Эскизы и декорации написал Рене Обержонуа, местный художник, мой друг и человек, близкий к Рамюзу. На внешнем занавесе были изображены струи двух фонтанов, поддерживающие две лодки. Занавесями для крошечной внутренней сцены служили разрисованные клеенки с рисунками, нарочито не связанными с сюжетом «Истории солдата» — кит, пейзаж и т. д. Эти клеенки наворачивались вручную, как оконные шторы или географические карты. Идеи костюмов принадлежали мне наравне с Обержонуа. Принцесса была в красных чулках и белой пачке. Рассказчик — во фраке, а Солдат, как я уже говорил, в форме рядового швейцарской армии 1918 г. Черт появлялся в четырех воплощениях. Сначала это был специалист по бабочкам в костюме, дополненном каскеткой с зеленым околышем и сачком… Во втором воплощении он был франко-швейцарским скототорговцем; в нашей постановке его костюм состоял из длинной — по колено — синей куртки и темно-синей шляпы. В третий раз он появлялся в облике старухи в коричневой шали с капюшоном. Фактически эта старуха была сводней, а портреты, которые она доставала1 из своей корзинки, — выставкой ее товаров. Во всяком случае, так было в подлинной редакции; более невинная старуха последующих постановок лишает этот эпизод «соли». Четвертым костюмом был фрак для сцены в ресторане. Здесь Черт напивается пьяным, а Солдат тем временем выкрадывает у него свою скрипку; это, разумеется, подлинный эпизод из сказки Афанасьева, послужившей основой для «Истории солдата». В конце пьесы Черт является в своем истинном облике, с раздвоенным хвостом и заостренными ушами.

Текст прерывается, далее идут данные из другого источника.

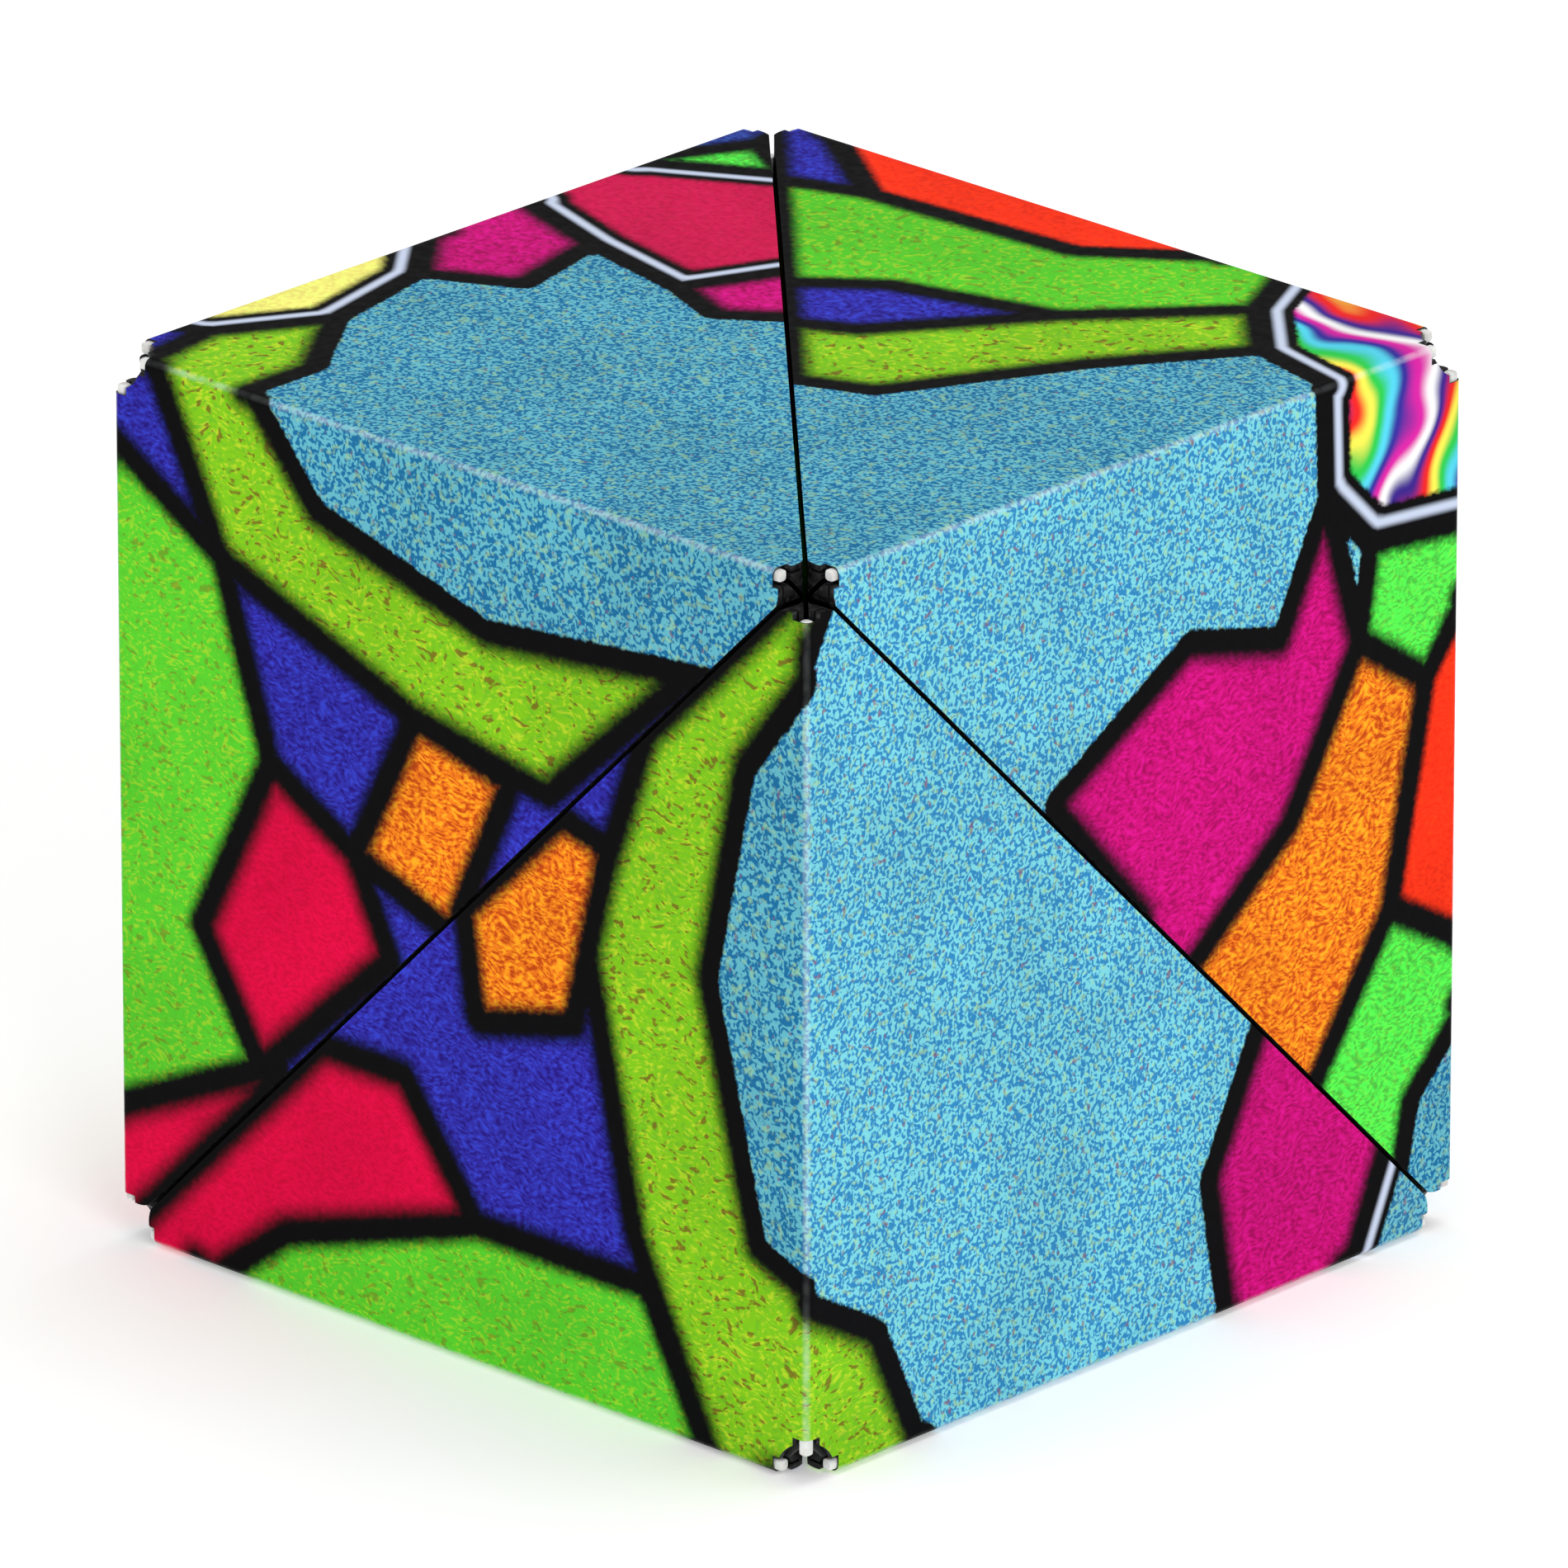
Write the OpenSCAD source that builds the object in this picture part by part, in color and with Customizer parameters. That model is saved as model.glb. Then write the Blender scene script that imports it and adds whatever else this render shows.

Режиссерами первой постановки были Георгий и Людмила Питоевы, хотя мизансцены мы разработали с Рамюзом заранее. Питоев играл Черта, а его жена играла и танцевала Принцессу… Сложность режиссерской проблемы заключалась в крайне малых размерах внутренней сцены, равной двум сдвинутым креслам; такова сегодняшняя проблема пространства телевизионного экрана.

Мне было тридцать два года, а Рамюзу сорок, когда мы впервые встретились в ресторане в Лозанне; он представился мне как поклонник «Петрушки». Рамюз был милейшим человеком (исключая отношение к жене, на которой он женился по обязанности и которую при друзьях неизменно называл мадемуазель, обращаясь к ней строгим, жестким тоном) и чрезвычайно живым (впечатление, которое нелегко составить по его книгам). Наша совместная работа над французской версией моего русского текста принадлежит к числу самых приятных в моей жизни случаев общения с литераторами. (III)

Байка про Лису, Петуха, Кота да Барана

Р. К. Не расскажете ли вы об истоках — текстовых, инструментальных и театральных — «Байки про Лису»?

И. С. В сборнике Афанасьева содержится по меньшей мере пять различных сказок про Лису, в которых Кот и Баран ловят эту раблезианскую лгунью и приводят на суд. Я выбрал одну из них и самостоятельно сфабриковал на ее основе либретто. Но, начав сочинять музыку, я увидел, что мой текст слишком короток. Тогда мне пришла мысль повторить эпизод «сальто портале». В моем варианте Петух дважды обманут и дважды корчится в зубах у Лисы; это забавное повторение оказалось очень удачной находкой. Первоначально моя балаганная басня называлась «Сказка о Петухе, Лисе, Коте и Баране». Я закончил либретто в начале, а музыку к концу 1915 г.